Problem statement:
Emit only the lines from the line containing "Recreate this object" through the last line of the entries, unchanged.

______________________________

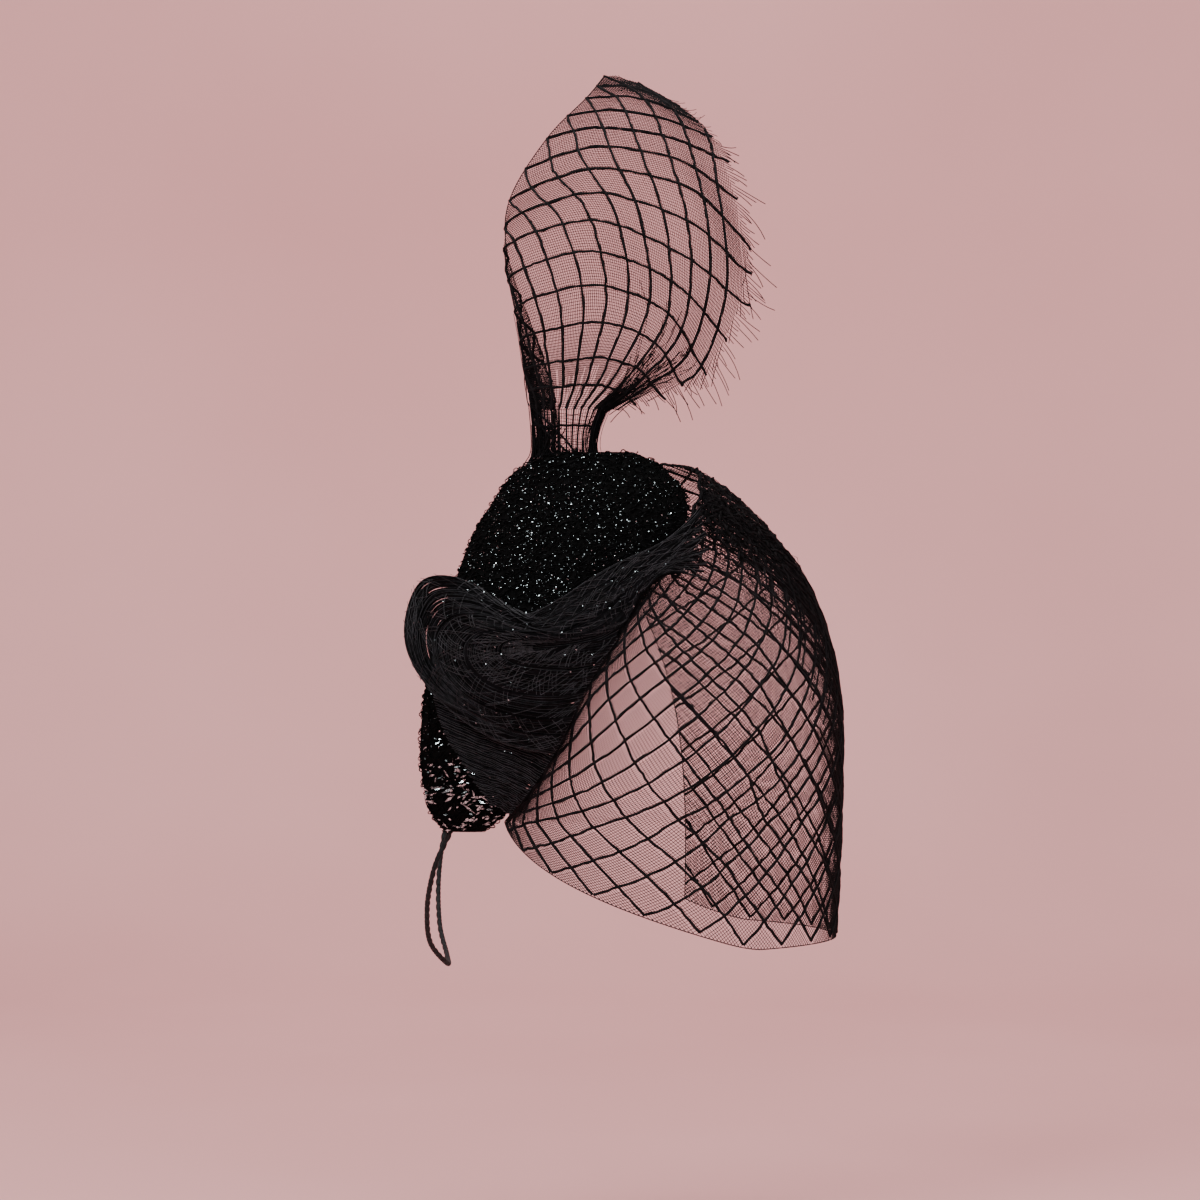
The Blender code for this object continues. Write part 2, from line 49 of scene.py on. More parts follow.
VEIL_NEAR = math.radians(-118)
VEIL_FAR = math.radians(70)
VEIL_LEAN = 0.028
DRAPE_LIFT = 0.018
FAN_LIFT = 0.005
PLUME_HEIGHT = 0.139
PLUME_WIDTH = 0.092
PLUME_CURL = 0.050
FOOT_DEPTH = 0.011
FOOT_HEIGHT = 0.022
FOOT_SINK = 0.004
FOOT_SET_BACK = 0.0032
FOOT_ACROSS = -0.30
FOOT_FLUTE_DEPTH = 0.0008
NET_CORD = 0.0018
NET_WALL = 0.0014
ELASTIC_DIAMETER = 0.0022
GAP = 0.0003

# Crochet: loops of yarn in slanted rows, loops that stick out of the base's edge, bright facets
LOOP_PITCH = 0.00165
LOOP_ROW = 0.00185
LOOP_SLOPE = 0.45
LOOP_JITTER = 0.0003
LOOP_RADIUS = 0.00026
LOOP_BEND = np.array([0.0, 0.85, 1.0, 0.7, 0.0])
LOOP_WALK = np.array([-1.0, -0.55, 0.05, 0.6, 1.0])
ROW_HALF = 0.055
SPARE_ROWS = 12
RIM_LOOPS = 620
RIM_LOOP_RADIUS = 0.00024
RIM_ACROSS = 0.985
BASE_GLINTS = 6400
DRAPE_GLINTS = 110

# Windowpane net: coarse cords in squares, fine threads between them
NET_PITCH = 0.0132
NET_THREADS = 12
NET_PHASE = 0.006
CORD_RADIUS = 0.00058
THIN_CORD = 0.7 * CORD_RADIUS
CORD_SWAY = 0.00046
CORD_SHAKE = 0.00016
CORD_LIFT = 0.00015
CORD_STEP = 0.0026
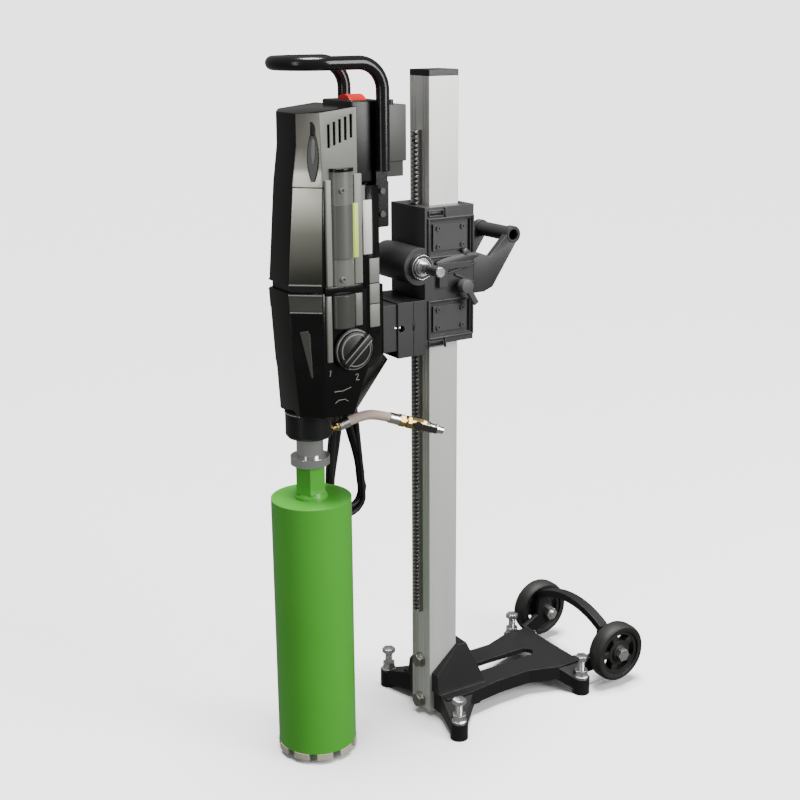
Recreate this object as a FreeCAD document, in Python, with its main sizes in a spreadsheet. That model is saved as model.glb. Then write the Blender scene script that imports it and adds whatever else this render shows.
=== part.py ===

______________________________

Complete response:
Recreate this object as a FreeCAD document, in Python, with its main sizes in a spreadsheet. That model is saved as model.glb. Then write the Blender scene script that imports it and adds whatever else this render shows.
=== part.py ===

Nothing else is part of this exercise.